Listening to Linzie and Becky talk about their experience then – and how things have been since – with admissions rising again more recently, it is clear that it is not just their expert hands-on care that has made such an important difference, ensuring patients are more comfortable and at ease. It is also the way they have communicated with patients’ families, combining sensitivity and kindness with the clarity that is so necessary to gaining relatives’ understanding of their loved one’s prognosis.
It is this same style of compassionate communication that they have used to help their hospital colleagues feel more confident in having these difficult conversations with patients’ families, including not only newly qualified nurses who suddenly found themselves on the frontline of COVID care, but more experienced staff, too.
Linzi said: “Before joining the team at Derriford I nursed patients at Turnchapel, where having these honest conversations with families happens on a very regular basis. It is never easy but you realise that in being open with them and, in a sensitive way, being clear about what they should expect is actually the kindest thing you can do because it helps prepare them – as much as possible – for what is going to happen. It gives them the opportunity to tell their loved one all that they feel they want to say before that person dies, which helps bring them comfort and more peace of mind.”
Preparing their hospital counterparts to have these open discussions wasn’t the only way Linzie and Becky helped them with communication, though. Recognising that UHP NHS Trust nurses often have difficulty finding the time to make calls to patients’ families, Linzie developed a ‘communication folder’ containing a simple form to record dates, times and brief notes of conversations that took place.. Thanks to the simplicity of the form, it can easily be updated no matter what the time of the day or night the call takes place, even if it’s at 3am.
Linzie said: “Nurses are so busy that they just don’t have time to be hunting around for information. I felt this was something simple I could do to help make things a little easier, with all key details about conversations with family and friends recorded in one central place.
“It was rewarding being able to help in this way to relieve some of the pressure on the hospital team, who have been so brave and are so exhausted, and they welcomed our suggestions and help with this.

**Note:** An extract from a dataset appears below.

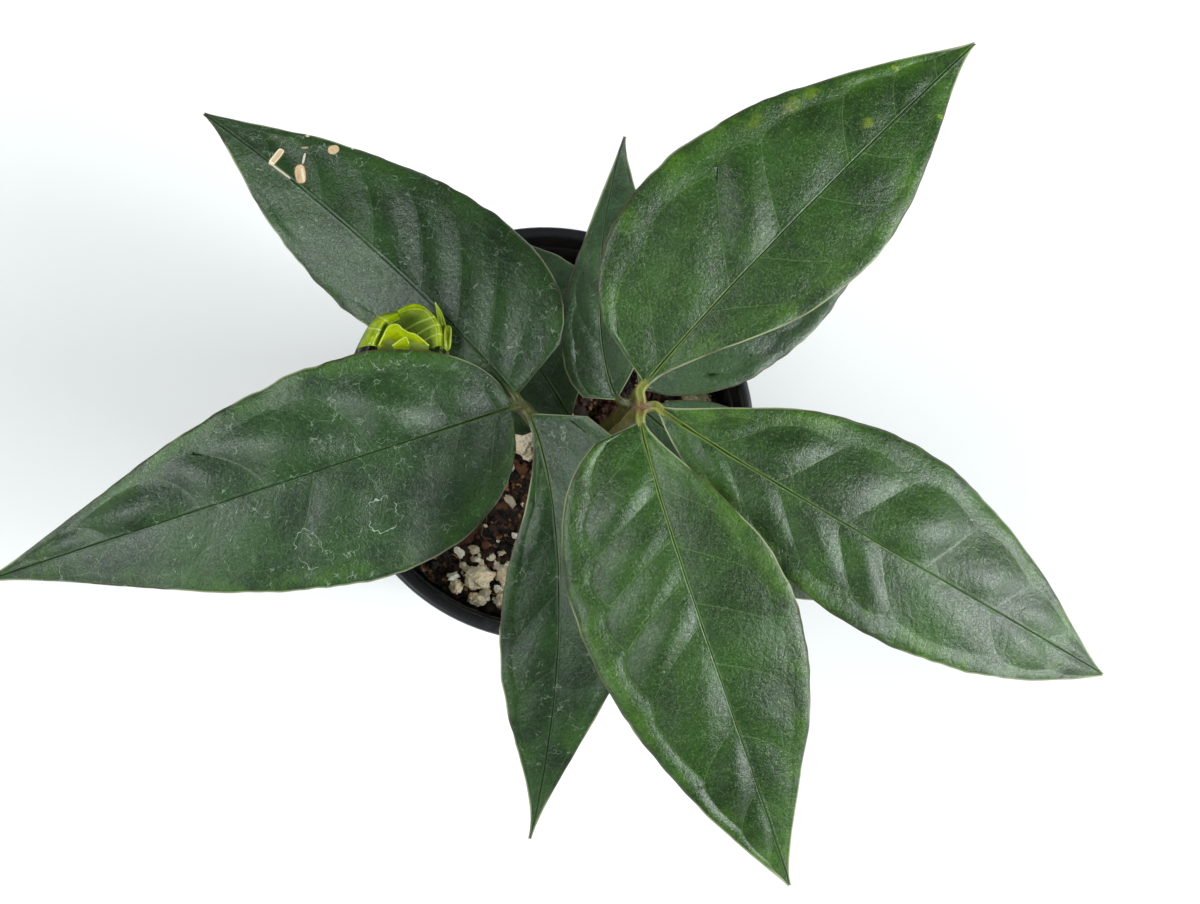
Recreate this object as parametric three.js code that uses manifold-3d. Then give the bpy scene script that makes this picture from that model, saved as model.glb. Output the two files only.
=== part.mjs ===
// A young anthurium with three-part leaves, in a plastic nursery pot.
// Millimetres, +Z up. The origin is the centre of the pot's base, on the surface it stands on.
// Seen from above, +X is to the right and +Y is to the back.

import * as THREE from 'three';
import { mergeVertices } from 'three/addons/utils/BufferGeometryUtils.js';
import Module from 'manifold-3d';

const wasm = await Module();
wasm.setup();

const GAP = 0.3; // clear space between pieces that touch on the real plant
const UP = new THREE.Vector3(0, 0, 1);

// Pot: a 10.5 cm nursery pot with a collar, a turned-out lip and a ring of drain holes
const POT = {
  height: 92, lip: 52.5, lipInside: 49.3, lipDepth: 3.4,
  collar: 51.2, collarFoot: 50.5, collarDepth: 13, body: 49.1, base: 37.5,
  wall: 1.2, floor: 2.2, stepDepth: 6.6, sides: 40,
};
const DRAIN = { count: 8, radius: 4, ring: 26 };

// Potting mix: fills the pot to 15 mm under the rim, with a lumpy top
const SOIL = { level: 77, lump: 0.9, rings: 6 };

// Short stem that all the leaf stalks grow from
const STEM = { x: 5, y: -5, radius: 4.6, foot: 48, top: 86, tip: 90 };

// Leaf blades
const BLADE = {
  thickness: 0.8,       // leathery blade
  rib: 1.1, ribTip: 0.2, // how far the midrib stands out below the blade
  stub: 0.9, tip: 0.35, // half-widths where the blade starts and ends
  cells: 6,             // raised cells on each side of the midrib
  sweep: 0.2,           // how far towards the tip a side vein runs, as a share of the length
  collector: 0.74,      // where the vein along the margin lies, as a share of the half-width
  puff: 0.8,            // height of a raised cell
  ripple: 0.5, waves: 3.2,
};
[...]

“Something that it really brought home to Becky and me is that in working for St Luke’s we have the benefit of time to spend getting to know our patients – it’s all part of our holistic approach. Time is such a precious commodity at the hospital and there are always so many demands on the nurses – they have to prioritise giving clinical care above all else.”
Of course, we can’t mention communication without highlighting how Linzie, Becky and their colleagues had to think ‘outside the box’ to help dying patients – and the loved ones who couldn’t be with them in person because of the pandemic – feel as connected as possible, despite the physical distance between them. Technology had a big part to play here.
Becky said: “I’ll never forget witnessing a Zoom call we facilitated between a patient and his daughter. As you’d expect, she was devastated that she couldn’t be at his side to hold his hand, but she was at least able to tell him over and again how much she loved him. It was heart-breaking to see, but I’m so reassured that she was able to have that conversation with her dad. In time, knowing he heard her say how precious he was to her will – I hope – help heal her memories.”
“Normal grief patterns have been lost in COVID-19 because of how fast things have happened, the restrictions on families visiting their loved one and even funerals having to be done differently, so being able to help – even in small ways – feels very rewarding for us.”
The final word goes to Dr Doug Hooper, Consultant in Palliative Medicine in our team at Derriford. He said: “Although the virus means people have had to stay apart in a way we have never witnessed before, at the hospital we have seen how in another sense it has brought everyone closer together. It is not just our St Luke’s team who have gone over and above but colleagues right across the hospital. While this year has felt exhausting and relentless, we have all learned from each other and are stronger for it.”